My kids came up with the solution to our political mess.

King of the United States.
King of the United States.

You never know who the next hero or world leader might be. It could be the straight C student down the street, or the autistic chess genius who keeps to himself in the back of the classroom. Barack Obama was raised by a hippy, and he didn’t do too bad for himself. Benjamin Netanyahu went to high school about three miles from my childhood home in Philadelphia, and look where he ended up. It almost seems random. So why couldn’t my kids be the next Nobel Laureates?

My children hate that I force everyone to eat dinner together. All their friends play video games or watch the Bachelor on television while they eat, but I encourage lively discussion at the dinner table. I hope it’s helping their conversational and debating skills. Last night’s topic was politics. My son is studying civics in school and learning how our government is assembled. He had heard somewhere that you had to be rich to run for Congress, and he wanted to know why. Great question, uncomfortable topic — especially for a teacher. For a moment, I almost told him the bigger issue was they were mostly rich — and white. I temporarily quelled my desire to advise him that you should never discuss religion or politics in a business environment — or at dinner. My wife shook her head and thought about leaving, but the good sport she is, she stuck around this time, almost challenging me with a silent look that I know for a fact conveyed “Well, how are you going to handle this one, hot shot?”

First of all, I had to disclaim that not all congresspersons are wealthy. Hank Johnson and Bobby Rush don’t have a pot to pee in. Alcee Hastings and Ruben Hinojosa seem even worse, with negative fortunes, but that’s often deceiving. Chances are you had a positive fortune at some point if you have accountants smart enough to put you in severe redness. But he was right for the most part, as many of our representatives have vast wealth, like Ms. Pelosi’s estimated $100 million fortune. Mark Warner has twice that much.

The underlying question, why, is a difficult one. Without permanently souring my son on politics or introducing him to conspiracy theorists, I scoured my neurons for something painless that he could digest. Fortunately, I found something quickly that could also help his social development. “Wealthy people have a lot of friends. Most of them are successful in business, so their friends are probably successful too. The more friends you have, the better chance you have of getting elected. And the richer your friends are, the more money they can contribute to help.”

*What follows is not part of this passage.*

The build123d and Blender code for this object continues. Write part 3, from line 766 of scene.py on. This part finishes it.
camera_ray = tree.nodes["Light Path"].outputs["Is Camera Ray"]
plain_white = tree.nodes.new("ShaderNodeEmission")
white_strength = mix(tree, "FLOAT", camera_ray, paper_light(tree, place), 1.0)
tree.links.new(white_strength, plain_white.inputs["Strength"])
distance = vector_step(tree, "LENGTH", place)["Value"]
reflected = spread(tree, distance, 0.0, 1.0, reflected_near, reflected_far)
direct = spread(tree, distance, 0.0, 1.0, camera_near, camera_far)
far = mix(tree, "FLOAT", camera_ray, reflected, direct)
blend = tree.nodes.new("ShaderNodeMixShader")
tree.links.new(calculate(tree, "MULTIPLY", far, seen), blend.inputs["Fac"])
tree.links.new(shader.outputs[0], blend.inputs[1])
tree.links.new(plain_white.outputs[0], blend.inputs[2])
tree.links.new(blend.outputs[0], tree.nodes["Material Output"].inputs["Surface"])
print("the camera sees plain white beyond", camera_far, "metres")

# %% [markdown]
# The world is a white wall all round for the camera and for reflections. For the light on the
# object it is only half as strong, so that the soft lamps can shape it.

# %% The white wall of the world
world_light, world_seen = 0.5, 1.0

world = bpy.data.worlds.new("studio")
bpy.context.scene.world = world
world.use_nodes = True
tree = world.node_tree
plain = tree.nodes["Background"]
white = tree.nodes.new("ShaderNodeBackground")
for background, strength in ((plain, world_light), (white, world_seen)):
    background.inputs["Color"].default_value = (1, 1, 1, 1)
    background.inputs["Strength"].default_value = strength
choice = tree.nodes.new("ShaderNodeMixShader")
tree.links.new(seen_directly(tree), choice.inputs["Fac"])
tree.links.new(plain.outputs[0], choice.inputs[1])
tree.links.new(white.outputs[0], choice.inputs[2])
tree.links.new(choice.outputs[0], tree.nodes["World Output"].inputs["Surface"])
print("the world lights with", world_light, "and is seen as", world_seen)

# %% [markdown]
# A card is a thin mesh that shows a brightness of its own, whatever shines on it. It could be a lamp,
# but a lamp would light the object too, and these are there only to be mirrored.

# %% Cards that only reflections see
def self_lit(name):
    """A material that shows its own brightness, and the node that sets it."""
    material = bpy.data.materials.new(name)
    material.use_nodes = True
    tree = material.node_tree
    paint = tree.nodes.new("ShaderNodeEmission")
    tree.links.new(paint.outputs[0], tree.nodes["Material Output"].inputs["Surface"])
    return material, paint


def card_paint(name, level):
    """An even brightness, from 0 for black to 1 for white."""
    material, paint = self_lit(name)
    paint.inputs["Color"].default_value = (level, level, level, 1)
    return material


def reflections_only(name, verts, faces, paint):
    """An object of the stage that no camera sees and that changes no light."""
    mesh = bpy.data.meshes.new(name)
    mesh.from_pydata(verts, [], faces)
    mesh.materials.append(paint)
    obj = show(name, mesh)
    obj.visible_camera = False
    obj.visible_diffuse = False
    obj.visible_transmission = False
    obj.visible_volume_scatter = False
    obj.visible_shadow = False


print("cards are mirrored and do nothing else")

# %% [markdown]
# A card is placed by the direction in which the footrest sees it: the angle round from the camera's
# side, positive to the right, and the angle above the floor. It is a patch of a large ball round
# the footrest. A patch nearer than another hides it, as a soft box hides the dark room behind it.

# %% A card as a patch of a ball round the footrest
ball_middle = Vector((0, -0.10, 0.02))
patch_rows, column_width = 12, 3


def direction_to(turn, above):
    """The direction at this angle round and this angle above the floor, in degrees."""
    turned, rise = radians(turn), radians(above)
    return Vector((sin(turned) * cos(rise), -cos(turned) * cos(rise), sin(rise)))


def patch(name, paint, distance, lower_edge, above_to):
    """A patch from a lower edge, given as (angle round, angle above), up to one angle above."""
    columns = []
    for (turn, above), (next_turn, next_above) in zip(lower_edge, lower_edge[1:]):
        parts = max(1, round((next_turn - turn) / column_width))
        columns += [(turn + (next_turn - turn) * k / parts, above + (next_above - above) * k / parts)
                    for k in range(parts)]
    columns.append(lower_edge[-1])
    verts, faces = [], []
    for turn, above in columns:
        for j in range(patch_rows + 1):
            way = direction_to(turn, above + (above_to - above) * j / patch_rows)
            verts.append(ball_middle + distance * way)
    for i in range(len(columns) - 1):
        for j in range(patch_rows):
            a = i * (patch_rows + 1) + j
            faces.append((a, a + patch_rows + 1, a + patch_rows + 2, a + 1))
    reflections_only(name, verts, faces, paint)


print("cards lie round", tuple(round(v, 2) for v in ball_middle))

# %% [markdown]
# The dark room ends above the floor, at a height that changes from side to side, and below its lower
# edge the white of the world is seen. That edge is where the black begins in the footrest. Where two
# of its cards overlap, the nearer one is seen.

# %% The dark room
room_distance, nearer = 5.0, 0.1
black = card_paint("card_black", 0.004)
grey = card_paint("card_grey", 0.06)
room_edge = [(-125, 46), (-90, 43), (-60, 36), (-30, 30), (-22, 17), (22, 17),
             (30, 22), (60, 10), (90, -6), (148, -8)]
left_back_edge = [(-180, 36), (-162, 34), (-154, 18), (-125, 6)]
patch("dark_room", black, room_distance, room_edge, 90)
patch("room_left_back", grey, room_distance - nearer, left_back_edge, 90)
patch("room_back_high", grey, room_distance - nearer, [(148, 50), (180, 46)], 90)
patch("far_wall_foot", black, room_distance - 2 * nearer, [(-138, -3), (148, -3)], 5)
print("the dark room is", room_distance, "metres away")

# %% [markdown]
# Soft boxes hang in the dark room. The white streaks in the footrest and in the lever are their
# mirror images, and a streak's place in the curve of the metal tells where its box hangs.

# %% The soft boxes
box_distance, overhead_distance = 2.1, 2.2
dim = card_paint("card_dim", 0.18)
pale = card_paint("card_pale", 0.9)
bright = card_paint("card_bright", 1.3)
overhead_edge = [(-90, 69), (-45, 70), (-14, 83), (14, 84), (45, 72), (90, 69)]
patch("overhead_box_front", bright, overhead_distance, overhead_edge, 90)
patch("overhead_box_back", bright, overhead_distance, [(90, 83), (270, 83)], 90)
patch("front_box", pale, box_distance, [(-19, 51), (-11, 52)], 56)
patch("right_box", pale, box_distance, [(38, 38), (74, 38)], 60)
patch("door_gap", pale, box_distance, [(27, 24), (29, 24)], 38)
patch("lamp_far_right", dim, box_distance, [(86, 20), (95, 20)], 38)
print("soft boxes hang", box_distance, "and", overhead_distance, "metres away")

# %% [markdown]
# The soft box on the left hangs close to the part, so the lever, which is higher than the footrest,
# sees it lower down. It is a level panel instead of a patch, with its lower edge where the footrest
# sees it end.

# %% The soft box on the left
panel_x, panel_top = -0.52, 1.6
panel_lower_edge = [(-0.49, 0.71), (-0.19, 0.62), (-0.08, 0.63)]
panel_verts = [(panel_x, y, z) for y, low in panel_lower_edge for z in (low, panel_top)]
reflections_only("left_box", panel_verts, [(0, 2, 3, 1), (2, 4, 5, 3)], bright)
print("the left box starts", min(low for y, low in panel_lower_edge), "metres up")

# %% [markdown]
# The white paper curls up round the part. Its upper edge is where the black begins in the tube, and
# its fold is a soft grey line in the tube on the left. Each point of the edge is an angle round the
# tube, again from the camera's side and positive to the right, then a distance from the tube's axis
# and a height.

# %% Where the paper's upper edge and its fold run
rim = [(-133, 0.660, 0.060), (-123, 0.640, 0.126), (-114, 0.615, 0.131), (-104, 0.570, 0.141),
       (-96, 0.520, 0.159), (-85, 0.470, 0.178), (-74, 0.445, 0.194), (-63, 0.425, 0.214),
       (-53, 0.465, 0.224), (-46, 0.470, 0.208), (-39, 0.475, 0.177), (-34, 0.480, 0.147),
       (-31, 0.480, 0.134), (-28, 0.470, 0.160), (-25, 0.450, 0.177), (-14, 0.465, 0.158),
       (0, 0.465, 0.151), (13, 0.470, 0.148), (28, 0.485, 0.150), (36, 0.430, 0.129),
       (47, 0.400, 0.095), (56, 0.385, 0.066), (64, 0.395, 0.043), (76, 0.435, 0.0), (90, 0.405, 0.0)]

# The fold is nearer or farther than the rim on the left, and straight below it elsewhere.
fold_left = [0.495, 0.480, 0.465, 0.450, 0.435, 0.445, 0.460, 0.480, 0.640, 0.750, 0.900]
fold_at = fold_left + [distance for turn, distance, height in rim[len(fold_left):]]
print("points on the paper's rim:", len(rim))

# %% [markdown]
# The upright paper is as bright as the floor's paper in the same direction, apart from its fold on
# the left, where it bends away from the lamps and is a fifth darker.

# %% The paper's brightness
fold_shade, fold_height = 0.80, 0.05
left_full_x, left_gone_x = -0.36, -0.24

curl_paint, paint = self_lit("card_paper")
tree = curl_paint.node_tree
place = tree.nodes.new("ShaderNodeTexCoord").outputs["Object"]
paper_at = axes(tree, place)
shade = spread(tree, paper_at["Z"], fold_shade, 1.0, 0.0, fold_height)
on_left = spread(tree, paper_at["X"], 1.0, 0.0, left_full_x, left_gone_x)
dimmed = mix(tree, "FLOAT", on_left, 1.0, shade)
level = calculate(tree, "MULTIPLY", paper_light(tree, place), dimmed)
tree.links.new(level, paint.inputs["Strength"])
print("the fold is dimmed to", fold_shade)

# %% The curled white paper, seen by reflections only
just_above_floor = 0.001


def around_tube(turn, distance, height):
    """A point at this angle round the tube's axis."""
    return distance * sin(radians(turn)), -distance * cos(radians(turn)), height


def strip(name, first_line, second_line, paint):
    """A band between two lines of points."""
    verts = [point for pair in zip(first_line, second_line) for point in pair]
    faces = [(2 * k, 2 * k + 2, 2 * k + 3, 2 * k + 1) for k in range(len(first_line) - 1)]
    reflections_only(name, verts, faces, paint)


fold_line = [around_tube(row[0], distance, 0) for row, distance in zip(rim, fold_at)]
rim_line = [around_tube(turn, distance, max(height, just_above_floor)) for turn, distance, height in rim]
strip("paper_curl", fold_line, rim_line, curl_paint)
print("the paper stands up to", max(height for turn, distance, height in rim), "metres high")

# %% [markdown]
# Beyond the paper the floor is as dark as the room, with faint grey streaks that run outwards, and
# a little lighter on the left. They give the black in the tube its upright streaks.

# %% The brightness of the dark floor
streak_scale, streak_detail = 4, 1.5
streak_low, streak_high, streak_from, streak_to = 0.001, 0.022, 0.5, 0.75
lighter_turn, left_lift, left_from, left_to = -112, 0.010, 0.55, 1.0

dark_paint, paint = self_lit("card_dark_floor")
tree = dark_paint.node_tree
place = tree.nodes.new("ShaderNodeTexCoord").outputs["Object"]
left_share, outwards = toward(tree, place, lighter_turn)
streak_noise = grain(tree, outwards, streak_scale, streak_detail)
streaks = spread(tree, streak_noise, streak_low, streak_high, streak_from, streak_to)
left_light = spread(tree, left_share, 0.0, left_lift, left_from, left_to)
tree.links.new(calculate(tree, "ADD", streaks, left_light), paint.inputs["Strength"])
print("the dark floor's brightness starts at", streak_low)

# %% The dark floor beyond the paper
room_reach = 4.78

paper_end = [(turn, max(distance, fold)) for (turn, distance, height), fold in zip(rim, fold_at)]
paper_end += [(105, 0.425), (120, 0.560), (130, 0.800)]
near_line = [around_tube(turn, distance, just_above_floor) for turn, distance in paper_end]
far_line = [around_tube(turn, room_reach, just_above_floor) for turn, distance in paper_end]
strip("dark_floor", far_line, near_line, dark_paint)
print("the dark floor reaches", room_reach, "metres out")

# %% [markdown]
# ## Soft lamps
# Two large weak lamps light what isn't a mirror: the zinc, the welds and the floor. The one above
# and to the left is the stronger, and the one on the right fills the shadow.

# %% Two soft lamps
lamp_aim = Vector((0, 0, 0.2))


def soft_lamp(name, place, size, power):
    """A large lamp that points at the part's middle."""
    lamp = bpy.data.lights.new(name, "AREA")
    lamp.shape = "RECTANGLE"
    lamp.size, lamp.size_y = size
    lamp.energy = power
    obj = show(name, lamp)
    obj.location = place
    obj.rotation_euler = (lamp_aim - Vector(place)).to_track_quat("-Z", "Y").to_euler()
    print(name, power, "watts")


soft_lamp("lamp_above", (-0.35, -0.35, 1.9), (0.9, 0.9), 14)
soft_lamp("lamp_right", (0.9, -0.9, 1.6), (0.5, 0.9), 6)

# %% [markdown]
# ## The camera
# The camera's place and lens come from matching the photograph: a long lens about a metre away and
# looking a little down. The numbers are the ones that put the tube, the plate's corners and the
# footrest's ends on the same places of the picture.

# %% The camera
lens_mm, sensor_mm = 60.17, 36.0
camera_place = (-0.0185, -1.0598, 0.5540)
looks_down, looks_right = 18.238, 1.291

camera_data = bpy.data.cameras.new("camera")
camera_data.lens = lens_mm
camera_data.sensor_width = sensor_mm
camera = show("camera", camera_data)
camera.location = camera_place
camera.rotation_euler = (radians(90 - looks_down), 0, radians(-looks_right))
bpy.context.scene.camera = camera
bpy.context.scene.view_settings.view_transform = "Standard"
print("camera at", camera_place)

Honestly, it was brutally painful to sugarcoat that line of bullshit. Campaign contributions and lobbying are nothing more than legalized bribes. Representatives are supposed to protect the best interests of their constituents, but many of those representatives have no idea how their constituents live. What really happens is that rich guys help their buddies get elected in exchange for handshake favors that help everyone involved get wealthier. Government contracts, favorable legislation, special appointments, and so on. That’s not what our founding fathers had in mind, but that’s the end result. I thought it better to let him find that out for himself.

My son digested my line of bullshit for a moment. I was hoping to change the subject, but he beat me to it with another zinger. “Why does everyone have to belong to a political party?”

I was beginning to think the people who watched television during dinner were the smarter ones. “Well, think of it like a club, or more like a football team. There are two main teams, like vicious divisional rivals, kind of like the Cowboys and, well, anyone who’s not the Cowboys. Their teammates all kind of stick together for a number of reasons. One team wants the government to help the people, and the other side thinks people should help themselves. There’s the left and right, and all that confusing stuff your teacher will talk about.”

Somehow, my naive little man, who’s still just a boy with no sense of how fucked up the world truly is, managed to come up with a solution that makes complete sense. “Maybe if regular people got to run the government, and there weren’t any parties, we might end up with the best government. Why aren’t representatives chosen like that jury duty thing you have to do?” Profound, yet quite simple. His unjaded young mind just figured out how to completely level the field.

Although no one knows for sure, many scholars believe our founding fathers never intended governing to be a career. What if representatives were truly representative of the people? What if Beyonce the Barista or Ernesto the Electrician were chosen randomly to represent their state? Wouldn’t that give us a more balanced government indicative of the true voice of its people? Sure, even an average person can slant wickedly, but with a one-term limit, he or she would certainly cause much less damage than a life-term senator. I had never thought of a jury duty congress. Shoot, better yet, let 12 year-olds run the country for a couple years. Couldn’t be any worse than it already is. Fortunately, my son hadn’t become too familiar with the democratic atrocity known as The Electoral College yet.

So let’s recap. He’s going to run for congress as a poor, independent, one-term representative. I won’t ever tell him that he doesn’t have a shot in hell, but many folks didn’t think Gandhi, Martin Luther King, or Nelson Mandela did either. I think he’s on to something. We should try it his way for a decade or two. Now, if I can only keep his fragile mind away from Fox News forever, we may end up with a Nobel winner.